Racism in Spain (Spanish: Racismo en España) can be traced back to any historical era, during which social, economic and political conflicts have efficiently been justified by racial differences, be it in the form of racism as an ideology or in the form of racism as simple attitudes or behaviors towards those who are perceived as being different. More common than racism per se are the attitudes linked to xenophobia and nationalism (specially the Spanish, Catalan and Basque ones), as well as religious and/or linguistic-cultural hatred.

== Historical roots ==
=== Limpieza de sangre ===

During the Spanish Inquisition, the descendants of Jews and Muslims were targeted the most. This policy was called Limpieza de sangre (Blood Cleansing). Even after a Jew or a Muslim (Muwallad, an Arab or a Berber) converted to Christianity, the contemporary Spanish authorities referred to them and their descendants as New Christians, and as a result, they were the targets of popular and institutional discrimination and they were also the targets of suspicion by the Spanish Inquisition. New Christians of Muslim heritage were referred to as moriscos, meaning Moor-like. Those of Jewish heritage were termed Conversos and those who secretly continued to practice Judaism were referred to as marranos (either from the Spanish word marrar which means "to err/deviate" or from the Spanish word marrano which means "swine"). After the Reconquista, many Mudéjars (individual Moors, who remained in Iberia after the Christian Reconquista but were not converted to Christianity) remained in Spain as practicing Muslims and Sephardic Jews were required to convert to Catholicism or leave the country in 1492. Attitudes towards Moriscos varied in different regions, but they were never the main targets of the Inquisition. A few decades after the War of the Alpujarras, during which the Muslim-majority population of Granada rebelled, the King of Spain ordered the Expulsion of the Moriscos from Spain, which was successfully implemented in the eastern region of Valencia and was less successfully implemented in the rest of Spain. While Medieval persecutions of Jews and Muslims were aimed at converting or eliminating non-Christians, limpieza de sangre was linked to the ancestry of the new Christians, regardless of their fervor or their lack of it.

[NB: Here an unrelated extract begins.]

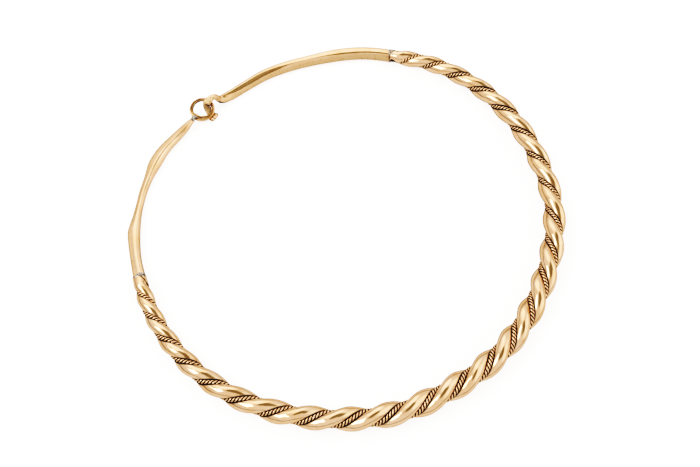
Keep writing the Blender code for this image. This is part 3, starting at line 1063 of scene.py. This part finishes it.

=== Enslavement of Africans ===

During the Late Middle Ages and during the Modern era, a small number of Sub-Saharan Africans were captured or bought and sold as slaves. The slaves who were born in Sub-Saharan Africa were called bozales. Their descendants were called Black Ladinos because they had a better command of the Spanish language. During the Spanish colonization of the Americas, the territories which were inhabited by Native Americans were massively depopulated as a result of mass genocide, Old World illnesses and the hardships which were caused by the conquest and the exploitation which followed it. Sub-Saharan African slaves were taken to the Indies as laborers. Initially, they were taken from Spain and later, they were taken from Sub-Saharan Africa. Today, the descendants of these enslaved black people still populate the former Spanish colonies and as a result, they constitute a major community within the African diaspora.

=== Gran Redada ===

The project of «extermination» of the Gitanos, the descendants of Romani people who arrived to Spain in the late Middle Ages, was known as the Gran Redada (Great Roundup). Gypsies lived a nomadic lifestyle and were blamed for crime by the sedentary population. The raid was authorized and organized by the Spanish Monarchy and led to the arrest of most Roma in the region and the genocide of 12,000 Romani people. Although a majority were released after a few months, many spent several years imprisoned and subject to forced labor.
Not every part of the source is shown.